§ **Entries with model source code**:
• • • • •

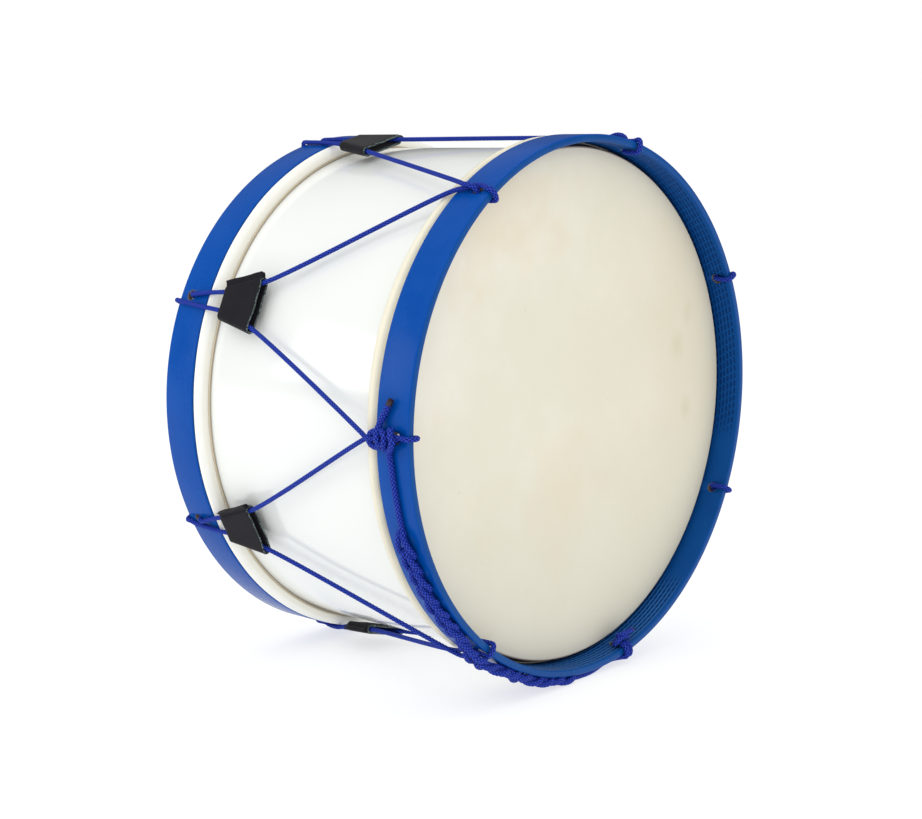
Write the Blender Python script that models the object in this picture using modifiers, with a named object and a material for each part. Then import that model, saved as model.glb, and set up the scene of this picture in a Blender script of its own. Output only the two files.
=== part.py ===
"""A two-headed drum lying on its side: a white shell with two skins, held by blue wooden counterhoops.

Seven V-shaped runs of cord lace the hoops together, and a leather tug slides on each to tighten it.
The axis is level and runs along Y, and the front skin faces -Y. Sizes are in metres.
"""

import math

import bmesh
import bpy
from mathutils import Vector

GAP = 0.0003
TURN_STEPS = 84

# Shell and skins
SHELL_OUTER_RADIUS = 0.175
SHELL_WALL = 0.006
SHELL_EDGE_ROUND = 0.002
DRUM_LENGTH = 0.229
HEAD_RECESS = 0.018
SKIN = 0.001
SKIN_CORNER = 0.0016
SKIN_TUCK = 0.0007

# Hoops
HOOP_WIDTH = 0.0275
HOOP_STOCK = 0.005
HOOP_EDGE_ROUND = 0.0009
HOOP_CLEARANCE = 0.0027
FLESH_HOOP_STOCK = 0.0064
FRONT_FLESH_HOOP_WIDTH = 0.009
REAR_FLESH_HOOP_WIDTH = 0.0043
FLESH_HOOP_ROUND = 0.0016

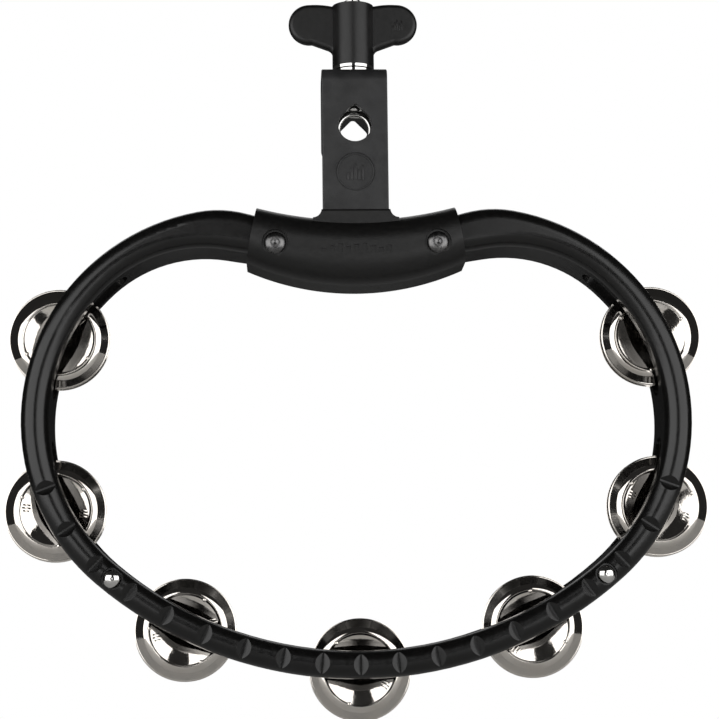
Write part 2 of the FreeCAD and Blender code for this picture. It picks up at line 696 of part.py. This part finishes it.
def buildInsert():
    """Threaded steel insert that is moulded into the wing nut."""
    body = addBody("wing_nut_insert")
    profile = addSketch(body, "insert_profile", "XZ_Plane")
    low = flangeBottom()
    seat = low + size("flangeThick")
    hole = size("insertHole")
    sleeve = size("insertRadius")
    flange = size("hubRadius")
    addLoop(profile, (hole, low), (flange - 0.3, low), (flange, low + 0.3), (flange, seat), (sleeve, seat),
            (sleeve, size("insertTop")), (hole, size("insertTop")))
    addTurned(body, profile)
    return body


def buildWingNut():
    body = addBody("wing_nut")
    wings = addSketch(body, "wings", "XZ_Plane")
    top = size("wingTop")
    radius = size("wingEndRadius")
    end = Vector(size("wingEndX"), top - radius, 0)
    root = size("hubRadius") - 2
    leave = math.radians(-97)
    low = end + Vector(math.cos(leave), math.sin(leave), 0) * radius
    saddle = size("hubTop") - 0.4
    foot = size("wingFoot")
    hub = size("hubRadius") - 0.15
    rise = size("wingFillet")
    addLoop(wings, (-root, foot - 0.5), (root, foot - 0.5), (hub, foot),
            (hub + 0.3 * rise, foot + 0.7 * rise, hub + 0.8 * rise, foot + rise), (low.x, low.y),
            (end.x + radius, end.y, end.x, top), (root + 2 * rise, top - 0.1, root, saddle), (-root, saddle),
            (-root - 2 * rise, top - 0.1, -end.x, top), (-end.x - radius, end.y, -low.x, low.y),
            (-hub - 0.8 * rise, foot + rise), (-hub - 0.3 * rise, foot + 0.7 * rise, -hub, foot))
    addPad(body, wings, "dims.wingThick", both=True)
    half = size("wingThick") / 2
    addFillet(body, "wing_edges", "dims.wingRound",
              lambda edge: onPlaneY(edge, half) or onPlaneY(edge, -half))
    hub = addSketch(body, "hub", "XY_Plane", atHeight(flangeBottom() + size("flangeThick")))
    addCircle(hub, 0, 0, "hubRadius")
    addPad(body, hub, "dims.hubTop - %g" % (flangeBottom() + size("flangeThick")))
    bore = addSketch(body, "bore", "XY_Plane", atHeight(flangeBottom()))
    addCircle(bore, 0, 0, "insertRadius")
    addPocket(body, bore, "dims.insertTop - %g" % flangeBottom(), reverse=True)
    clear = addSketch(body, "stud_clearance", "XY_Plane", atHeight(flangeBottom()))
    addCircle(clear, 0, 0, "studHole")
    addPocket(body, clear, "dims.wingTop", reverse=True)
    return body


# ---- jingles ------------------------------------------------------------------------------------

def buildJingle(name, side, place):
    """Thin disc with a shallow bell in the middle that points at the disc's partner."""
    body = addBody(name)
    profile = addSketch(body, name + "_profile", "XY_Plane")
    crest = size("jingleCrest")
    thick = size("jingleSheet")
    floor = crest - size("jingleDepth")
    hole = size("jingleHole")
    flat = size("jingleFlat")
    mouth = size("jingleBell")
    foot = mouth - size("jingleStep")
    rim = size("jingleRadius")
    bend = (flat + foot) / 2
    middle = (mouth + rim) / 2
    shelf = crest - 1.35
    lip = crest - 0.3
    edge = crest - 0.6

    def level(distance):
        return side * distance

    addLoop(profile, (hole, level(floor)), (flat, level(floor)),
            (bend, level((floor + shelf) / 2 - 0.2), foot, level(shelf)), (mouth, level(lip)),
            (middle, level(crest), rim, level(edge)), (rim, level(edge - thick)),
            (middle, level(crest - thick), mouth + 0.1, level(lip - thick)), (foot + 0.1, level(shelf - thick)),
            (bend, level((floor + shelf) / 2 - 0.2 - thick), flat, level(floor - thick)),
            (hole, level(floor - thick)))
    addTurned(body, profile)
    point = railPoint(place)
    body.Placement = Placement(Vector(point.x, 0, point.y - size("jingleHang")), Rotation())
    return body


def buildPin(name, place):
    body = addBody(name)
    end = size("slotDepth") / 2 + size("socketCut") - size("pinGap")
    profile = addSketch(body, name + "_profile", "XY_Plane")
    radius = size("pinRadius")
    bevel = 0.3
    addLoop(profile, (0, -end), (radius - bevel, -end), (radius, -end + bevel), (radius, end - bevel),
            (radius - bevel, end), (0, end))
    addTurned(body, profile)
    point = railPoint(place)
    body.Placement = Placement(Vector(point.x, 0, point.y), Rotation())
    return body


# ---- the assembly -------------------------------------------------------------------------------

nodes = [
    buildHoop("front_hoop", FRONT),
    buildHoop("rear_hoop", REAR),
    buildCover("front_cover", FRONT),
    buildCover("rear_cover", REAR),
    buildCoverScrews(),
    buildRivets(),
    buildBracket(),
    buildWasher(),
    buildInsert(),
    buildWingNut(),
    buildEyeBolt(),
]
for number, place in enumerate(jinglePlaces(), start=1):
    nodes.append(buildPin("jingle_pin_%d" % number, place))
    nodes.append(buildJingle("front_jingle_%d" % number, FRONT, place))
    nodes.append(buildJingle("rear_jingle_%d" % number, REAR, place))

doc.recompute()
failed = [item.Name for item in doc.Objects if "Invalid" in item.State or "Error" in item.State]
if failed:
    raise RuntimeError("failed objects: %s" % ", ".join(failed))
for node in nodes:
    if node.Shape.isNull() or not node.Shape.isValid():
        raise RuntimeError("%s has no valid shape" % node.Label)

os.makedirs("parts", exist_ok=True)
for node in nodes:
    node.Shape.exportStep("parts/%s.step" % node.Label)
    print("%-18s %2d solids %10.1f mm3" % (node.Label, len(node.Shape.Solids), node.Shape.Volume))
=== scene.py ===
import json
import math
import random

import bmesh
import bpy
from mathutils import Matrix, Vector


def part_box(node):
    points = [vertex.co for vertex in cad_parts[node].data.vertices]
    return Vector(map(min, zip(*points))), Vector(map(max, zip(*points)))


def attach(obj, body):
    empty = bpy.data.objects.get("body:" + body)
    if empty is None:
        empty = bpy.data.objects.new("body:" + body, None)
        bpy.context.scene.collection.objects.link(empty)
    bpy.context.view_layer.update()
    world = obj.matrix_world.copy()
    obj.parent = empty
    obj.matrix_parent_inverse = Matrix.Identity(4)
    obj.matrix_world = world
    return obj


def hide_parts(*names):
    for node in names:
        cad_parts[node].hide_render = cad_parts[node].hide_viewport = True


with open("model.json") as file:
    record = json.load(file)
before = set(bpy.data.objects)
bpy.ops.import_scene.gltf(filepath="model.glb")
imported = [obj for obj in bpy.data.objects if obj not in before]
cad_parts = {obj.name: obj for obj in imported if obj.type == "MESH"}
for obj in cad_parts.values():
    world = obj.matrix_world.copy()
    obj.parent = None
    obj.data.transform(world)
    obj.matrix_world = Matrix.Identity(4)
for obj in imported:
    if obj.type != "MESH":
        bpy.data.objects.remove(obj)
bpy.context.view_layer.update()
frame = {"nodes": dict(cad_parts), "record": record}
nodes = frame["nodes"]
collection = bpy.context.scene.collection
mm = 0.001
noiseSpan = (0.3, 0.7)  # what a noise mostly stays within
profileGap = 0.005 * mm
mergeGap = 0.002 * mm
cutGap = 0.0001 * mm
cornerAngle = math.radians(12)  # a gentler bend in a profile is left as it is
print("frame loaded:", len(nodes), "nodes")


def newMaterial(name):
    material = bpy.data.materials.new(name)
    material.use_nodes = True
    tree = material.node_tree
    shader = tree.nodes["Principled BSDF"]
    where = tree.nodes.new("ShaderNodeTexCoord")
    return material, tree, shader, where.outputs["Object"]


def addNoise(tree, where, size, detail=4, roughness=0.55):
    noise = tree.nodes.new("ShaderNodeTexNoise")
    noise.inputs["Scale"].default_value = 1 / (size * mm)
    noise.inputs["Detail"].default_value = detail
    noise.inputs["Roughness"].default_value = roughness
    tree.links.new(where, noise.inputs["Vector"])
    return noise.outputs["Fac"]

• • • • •

Exactly reproduce the lines that run from the line bearing "doc.recompute()" through the line bearing "record = json.load(file)", with both end lines included.

§ **The solution**:
doc.recompute()
failed = [item.Name for item in doc.Objects if "Invalid" in item.State or "Error" in item.State]
if failed:
    raise RuntimeError("failed objects: %s" % ", ".join(failed))
for node in nodes:
    if node.Shape.isNull() or not node.Shape.isValid():
        raise RuntimeError("%s has no valid shape" % node.Label)

os.makedirs("parts", exist_ok=True)
for node in nodes:
    node.Shape.exportStep("parts/%s.step" % node.Label)
    print("%-18s %2d solids %10.1f mm3" % (node.Label, len(node.Shape.Solids), node.Shape.Volume))
=== scene.py ===
import json
import math
import random

import bmesh
import bpy
from mathutils import Matrix, Vector


def part_box(node):
    points = [vertex.co for vertex in cad_parts[node].data.vertices]
    return Vector(map(min, zip(*points))), Vector(map(max, zip(*points)))


def attach(obj, body):
    empty = bpy.data.objects.get("body:" + body)
    if empty is None:
        empty = bpy.data.objects.new("body:" + body, None)
        bpy.context.scene.collection.objects.link(empty)
    bpy.context.view_layer.update()
    world = obj.matrix_world.copy()
    obj.parent = empty
    obj.matrix_parent_inverse = Matrix.Identity(4)
    obj.matrix_world = world
    return obj


def hide_parts(*names):
    for node in names:
        cad_parts[node].hide_render = cad_parts[node].hide_viewport = True


with open("model.json") as file:
    record = json.load(file)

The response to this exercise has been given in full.